I spent a month at Oliver. It was not a busy station - just three schedules a day to pass weather reports to Vancouver; so much of the time was spent in the nearby swimming hole or driving a caterpillar tractor dragging a roller up and down a new emergency landing strip.
Then in July I was instructed to move to Grand Forks, B.C. about 100 road miles east where a radio range was to be established. So in the last week of July I loaded up my car once more and drove east on the trans-Canada highway - a day's travel over a gravel road.
I found myself entirely on my own so set up headquarters in one of the local hotels and waited. A few days later the 'steel crew' arrived to erect the four 140-foot towers for the antennae.
The transmitter building was being built and the tower steel was on a flat car at the railroad station.
By July 28 I was able to report to Headquarters in Ottawa that the lower girders of the west tower were in place and that the south tower insulators were being installed. The next day stationery supplies for the station arrived from Ottawa - including 500 sheets of writing and typing paper (but no typewriter), a half gross of pen nibs (no ball points in those days) and one bottle of black ink and another of red!
On August 7 I was able to report that all four towers were completed and had been plumbed by our surveyor.

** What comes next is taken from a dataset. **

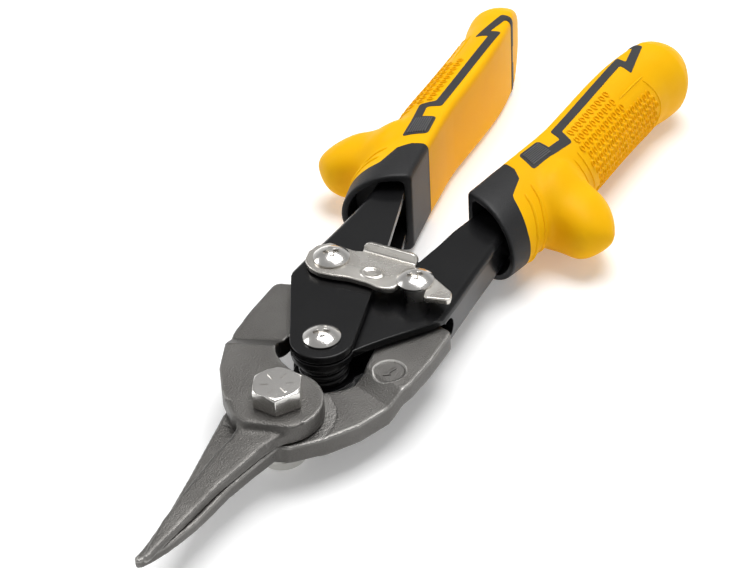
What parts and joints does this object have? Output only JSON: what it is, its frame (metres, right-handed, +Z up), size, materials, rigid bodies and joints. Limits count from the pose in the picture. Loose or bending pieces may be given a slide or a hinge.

A week later, the transmitter building being completed, the commercial electric power was connected. Then on August 16 eighteen large packing cases containing the transmitters and associated equipment arrived by railway express - collect! And I had a $15.00 limit on my slush fund! This called for fast action and fast talking; I had the cases unloaded directly onto a truck and it was delivered and stored at the transmitter site before the express agent realized he had a bill to collect!
The transmitting equipment for the first six stations of the system were manufactured by the Radio Receptor Co. of New York; later units were all made by the Canadian Marconi Co. of Montreal.

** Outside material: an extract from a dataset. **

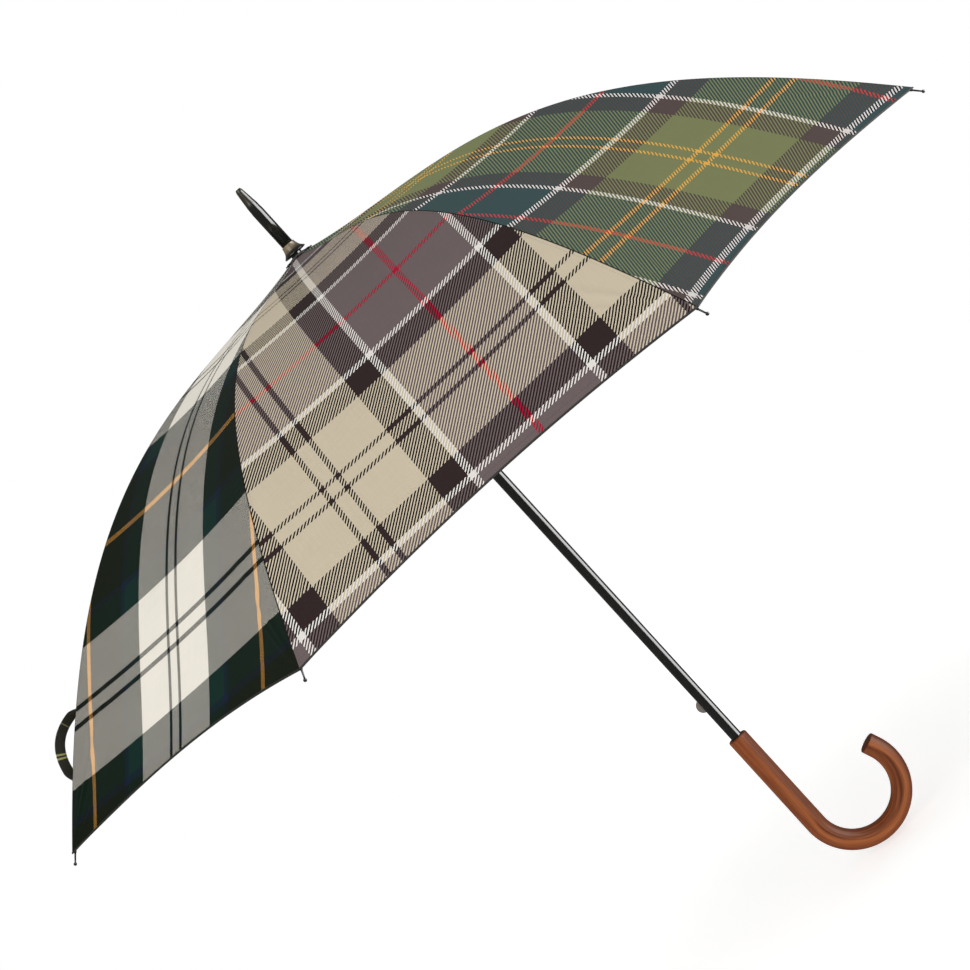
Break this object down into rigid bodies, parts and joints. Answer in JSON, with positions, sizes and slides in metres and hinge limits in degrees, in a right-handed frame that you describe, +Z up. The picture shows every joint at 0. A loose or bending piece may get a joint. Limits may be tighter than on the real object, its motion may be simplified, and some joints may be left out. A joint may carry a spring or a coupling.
{
  "type": "stick umbrella",
  "caption": "Open stick umbrella with a check canopy on sprung folding ribs, a sliding runner with catches, a wooden crook handle and a long spike.",
  "frame": {"origin": "on the shaft's axis at the middle of the straight grip", "axes": "+Z up the shaft towards the spike, +X towards the side the crook hooks to, +Y completes a right-handed frame"},
  "size_m": [1.0332, 1.0332, 0.9013],
  "materials": {
    "canopy_cloth": "closely woven check twill, a different check on each panel",
    "dark_cloth": "dark olive woven cloth",
    "spring_steel": "pressed and drawn spring steel",
    "steel_wire": "drawn wire",
    "catch_steel": "worn grey steel",
    "black_tip": "black enamel",
    "black_lacquer": "gloss black lacquer",
    "black_gloss": "gloss black moulding",
    "black_plastic": "satin black moulding",
    "stained_wood": "reddish brown stain under satin lacquer"
  },
  "bodies": {
    "shaft": {"shaft_tube": "black_lacquer", "handle": "stained_wood", "ferrule_spike": "black_gloss", "ferrule_cup": "black_gloss", "crown_rosette": "dark_cloth", "top_notch": "black_plastic", "notch_wire": "steel_wire", "stop_collar": "black_plastic"},
    "runner": {"runner": "black_plastic", "runner_wire": "steel_wire"},
    "top_catch": {"top_catch": "catch_steel"},
    "bottom_catch": {"bottom_catch": "catch_steel"},
    "rib_1": {"rib_1": "spring_steel", "panel_1": "canopy_cloth"},
    "rib_end_1": {"rib_end_1": "spring_steel", "tip_1": "black_tip"},
    "stretcher_1": {"stretcher_1": "spring_steel"},
    "rib_2": {"rib_2": "spring_steel", "panel_2": "canopy_cloth"},
    "rib_end_2": {"rib_end_2": "spring_steel", "tip_2": "black_tip"},
    "stretcher_2": {"stretcher_2": "spring_steel"},
    "rib_3": {"rib_3": "spring_steel", "panel_3": "canopy_cloth"},
    "rib_end_3": {"rib_end_3": "spring_steel", "tip_3": "black_tip"},
    "stretcher_3": {"stretcher_3": "spring_steel"},
    "rib_4": {"rib_4": "spring_steel", "panel_4": "canopy_cloth"},
    "rib_end_4": {"rib_end_4": "spring_steel", "tip_4": "black_tip"},
    "stretcher_4": {"stretcher_4": "spring_steel"},
    "rib_5": {"rib_5": "spring_steel", "panel_5": "canopy_cloth"},
    "rib_end_5": {"rib_end_5": "spring_steel", "tip_5": "black_tip", "tie_strap": "dark_cloth"},
    "stretcher_5": {"stretcher_5": "spring_steel"},
    "rib_6": {"rib_6": "spring_steel", "panel_6": "canopy_cloth"},
    "rib_end_6": {"rib_end_6": "spring_steel", "tip_6": "black_tip"},
    "stretcher_6": {"stretcher_6": "spring_steel"},
    "rib_7": {"rib_7": "spring_steel", "panel_7": "canopy_cloth"},
    "rib_end_7": {"rib_end_7": "spring_steel", "tip_7": "black_tip"},
    "stretcher_7": {"stretcher_7": "spring_steel"},
    "rib_8": {"rib_8": "spring_steel", "panel_8": "canopy_cloth"},
    "rib_end_8": {"rib_end_8": "spring_steel", "tip_8": "black_tip"},
    "stretcher_8": {"stretcher_8": "spring_steel"}
  },
  "joints": [
    {"name": "runner_slide", "type": "slide", "parent": "shaft", "child": "runner", "axis": [0, 0, -1], "range_m": [0, 0.41201], "deforming": ["top_catch", "bottom_catch", "tie_strap", "panel_1", "panel_2", "panel_3", "panel_4", "panel_5", "panel_6", "panel_7", "panel_8"]},
    {"name": "top_catch_press", "type": "slide", "parent": "shaft", "child": "top_catch", "axis": [1, 0, 0], "range_m": [0, 0.0045], "stiffness_N_per_m": 400},
    {"name": "bottom_catch_press", "type": "slide", "parent": "shaft", "child": "bottom_catch", "axis": [1, 0, 0], "range_m": [0, 0.0045], "stiffness_N_per_m": 400},
    {"name": "rib_hinge_1", "type": "hinge", "parent": "shaft", "child": "rib_1", "pos_m": [0.01016, 0.00421, 0.69369], "axis": [-0.3827, 0.9239, 0], "range_deg": [0, 76.88], "deforming": ["panel_1"]},
    {"name": "rib_end_hinge_1", "type": "hinge", "parent": "rib_1", "child": "rib_end_1", "pos_m": [0.24826, 0.10283, 0.64174], "axis": [-0.3827, 0.9239, 0], "range_deg": [-24.82, 0]},
    {"name": "stretcher_hinge_1", "type": "hinge", "parent": "rib_1", "child": "stretcher_1", "pos_m": [0.24677, 0.10221, 0.63754], "axis": [-0.3827, 0.9239, 0], "range_deg": [-153.72, 0]},
    {"name": "rib_hinge_2", "type": "hinge", "parent": "shaft", "child": "rib_2", "pos_m": [0.00421, 0.01016, 0.69369], "axis": [-0.9239, 0.3827, 0], "range_deg": [0, 76.88], "deforming": ["panel_2"]},
    {"name": "rib_end_hinge_2", "type": "hinge", "parent": "rib_2", "child": "rib_end_2", "pos_m": [0.10283, 0.24826, 0.64174], "axis": [-0.9239, 0.3827, 0], "range_deg": [-24.82, 0]},
    {"name": "stretcher_hinge_2", "type": "hinge", "parent": "rib_2", "child": "stretcher_2", "pos_m": [0.10221, 0.24677, 0.63754], "axis": [-0.9239, 0.3827, 0], "range_deg": [-153.72, 0]},
    {"name": "rib_hinge_3", "type": "hinge", "parent": "shaft", "child": "rib_3", "pos_m": [-0.00421, 0.01016, 0.69369], "axis": [-0.9239, -0.3827, 0], "range_deg": [0, 76.88], "deforming": ["panel_3"]},
    {"name": "rib_end_hinge_3", "type": "hinge", "parent": "rib_3", "child": "rib_end_3", "pos_m": [-0.10283, 0.24826, 0.64174], "axis": [-0.9239, -0.3827, 0], "range_deg": [-24.82, 0]},
    {"name": "stretcher_hinge_3", "type": "hinge", "parent": "rib_3", "child": "stretcher_3", "pos_m": [-0.10221, 0.24677, 0.63754], "axis": [-0.9239, -0.3827, 0], "range_deg": [-153.72, 0]},
    {"name": "rib_hinge_4", "type": "hinge", "parent": "shaft", "child": "rib_4", "pos_m": [-0.01016, 0.00421, 0.69369], "axis": [-0.3827, -0.9239, 0], "range_deg": [0, 76.88], "deforming": ["panel_4"]},
    {"name": "rib_end_hinge_4", "type": "hinge", "parent": "rib_4", "child": "rib_end_4", "pos_m": [-0.24826, 0.10283, 0.64174], "axis": [-0.3827, -0.9239, 0], "range_deg": [-24.82, 0]},
    {"name": "stretcher_hinge_4", "type": "hinge", "parent": "rib_4", "child": "stretcher_4", "pos_m": [-0.24677, 0.10221, 0.63754], "axis": [-0.3827, -0.9239, 0], "range_deg": [-153.72, 0]},
    {"name": "rib_hinge_5", "type": "hinge", "parent": "shaft", "child": "rib_5", "pos_m": [-0.01016, -0.00421, 0.69369], "axis": [0.3827, -0.9239, 0], "range_deg": [0, 76.88], "deforming": ["panel_5"]},
    {"name": "rib_end_hinge_5", "type": "hinge", "parent": "rib_5", "child": "rib_end_5", "pos_m": [-0.24826, -0.10283, 0.64174], "axis": [0.3827, -0.9239, 0], "range_deg": [-24.82, 0], "deforming": ["tie_strap"]},
    {"name": "stretcher_hinge_5", "type": "hinge", "parent": "rib_5", "child": "stretcher_5", "pos_m": [-0.24677, -0.10221, 0.63754], "axis": [0.3827, -0.9239, 0], "range_deg": [-153.72, 0]},
    {"name": "rib_hinge_6", "type": "hinge", "parent": "shaft", "child": "rib_6", "pos_m": [-0.00421, -0.01016, 0.69369], "axis": [0.9239, -0.3827, 0], "range_deg": [0, 76.88], "deforming": ["panel_6"]},
    {"name": "rib_end_hinge_6", "type": "hinge", "parent": "rib_6", "child": "rib_end_6", "pos_m": [-0.10283, -0.24826, 0.64174], "axis": [0.9239, -0.3827, 0], "range_deg": [-24.82, 0]},
    {"name": "stretcher_hinge_6", "type": "hinge", "parent": "rib_6", "child": "stretcher_6", "pos_m": [-0.10221, -0.24677, 0.63754], "axis": [0.9239, -0.3827, 0], "range_deg": [-153.72, 0]},
    {"name": "rib_hinge_7", "type": "hinge", "parent": "shaft", "child": "rib_7", "pos_m": [0.00421, -0.01016, 0.69369], "axis": [0.9239, 0.3827, 0], "range_deg": [0, 76.88], "deforming": ["panel_7"]},
    {"name": "rib_end_hinge_7", "type": "hinge", "parent": "rib_7", "child": "rib_end_7", "pos_m": [0.10283, -0.24826, 0.64174], "axis": [0.9239, 0.3827, 0], "range_deg": [-24.82, 0]},
    {"name": "stretcher_hinge_7", "type": "hinge", "parent": "rib_7", "child": "stretcher_7", "pos_m": [0.10221, -0.24677, 0.63754], "axis": [0.9239, 0.3827, 0], "range_deg": [-153.72, 0]},
    {"name": "rib_hinge_8", "type": "hinge", "parent": "shaft", "child": "rib_8", "pos_m": [0.01016, -0.00421, 0.69369], "axis": [0.3827, 0.9239, 0], "range_deg": [0, 76.88], "deforming": ["panel_8"]},
    {"name": "rib_end_hinge_8", "type": "hinge", "parent": "rib_8", "child": "rib_end_8", "pos_m": [0.24826, -0.10283, 0.64174], "axis": [0.3827, 0.9239, 0], "range_deg": [-24.82, 0]},
    {"name": "stretcher_hinge_8", "type": "hinge", "parent": "rib_8", "child": "stretcher_8", "pos_m": [0.24677, -0.10221, 0.63754], "axis": [0.3827, 0.9239, 0], "range_deg": [-153.72, 0]}
  ],
  "couplings": [
    {"joint": "rib_hinge_1", "follows": "runner_slide", "rad_per_m": 3.2548},
    {"joint": "rib_end_hinge_1", "follows": "runner_slide", "rad_per_m": -1.0492},
    {"joint": "stretcher_hinge_1", "follows": "runner_slide", "rad_per_m": -6.5096},
    {"joint": "rib_hinge_2", "follows": "runner_slide", "rad_per_m": 3.2548},
    {"joint": "rib_end_hinge_2", "follows": "runner_slide", "rad_per_m": -1.0492},
    {"joint": "stretcher_hinge_2", "follows": "runner_slide", "rad_per_m": -6.5096},
    {"joint": "rib_hinge_3", "follows": "runner_slide", "rad_per_m": 3.2548},
    {"joint": "rib_end_hinge_3", "follows": "runner_slide", "rad_per_m": -1.0492},
    {"joint": "stretcher_hinge_3", "follows": "runner_slide", "rad_per_m": -6.5096},
    {"joint": "rib_hinge_4", "follows": "runner_slide", "rad_per_m": 3.2548},
    {"joint": "rib_end_hinge_4", "follows": "runner_slide", "rad_per_m": -1.0492},
    {"joint": "stretcher_hinge_4", "follows": "runner_slide", "rad_per_m": -6.5096},
    {"joint": "rib_hinge_5", "follows": "runner_slide", "rad_per_m": 3.2548},
    {"joint": "rib_end_hinge_5", "follows": "runner_slide", "rad_per_m": -1.0492},
    {"joint": "stretcher_hinge_5", "follows": "runner_slide", "rad_per_m": -6.5096},
    {"joint": "rib_hinge_6", "follows": "runner_slide", "rad_per_m": 3.2548},
    {"joint": "rib_end_hinge_6", "follows": "runner_slide", "rad_per_m": -1.0492},
    {"joint": "stretcher_hinge_6", "follows": "runner_slide", "rad_per_m": -6.5096},
    {"joint": "rib_hinge_7", "follows": "runner_slide", "rad_per_m": 3.2548},
    {"joint": "rib_end_hinge_7", "follows": "runner_slide", "rad_per_m": -1.0492},
    {"joint": "stretcher_hinge_7", "follows": "runner_slide", "rad_per_m": -6.5096},
    {"joint": "rib_hinge_8", "follows": "runner_slide", "rad_per_m": 3.2548},
    {"joint": "rib_end_hinge_8", "follows": "runner_slide", "rad_per_m": -1.0492},
    {"joint": "stretcher_hinge_8", "follows": "runner_slide", "rad_per_m": -6.5096}
  ]
}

By September 28 all tower, counterpoise and ground systems were in place and ready for connection to the transmitters. During this time I was kept busy keeping a general eye on the progress and assisting a small team of engineers and technicians engaged in the installation of equipment, control lines, etc. The control office was established in a back bedroom of house at the edge of the "airport" - a vacant field (except for the odd cow) at the edge of town.
On October 7 the first member of my staff arrived. The same day the transmitters were given a 4hour smoke test - all OK.
On October 14 the courses of the range were aligned and flight checked by the department's calibration aircraft and found satisfactory. (The aircraft is now on display at the National Aeronautical Museum in Ottawa.)
The following day the Grand Forks radio range - YF - commenced schedule operation, 0900-1700 Pacific Standard Time. The first controllable 4-course radio range in Canada was in operation!
A lot of clean-up work still remained to be done, permanent control lines to be strung, receivers and teletypes to be installed, receiving antennae to be erected, weather observing equipment installed, etc.
It was not until April 30, 1938, that a full staff consisting of myself as OIC and three operators, were assigned that full 24-hour operation of the station began.
The station remained in operation until September 25, 1940, when it was dismantled and moved to Penticton, B.C. I left Grand Forks on October 30, and after a month at Penticton and Carmi (a mountain-top range station) left for duty with the Royal Air Force, flying bombers across the Atlantic.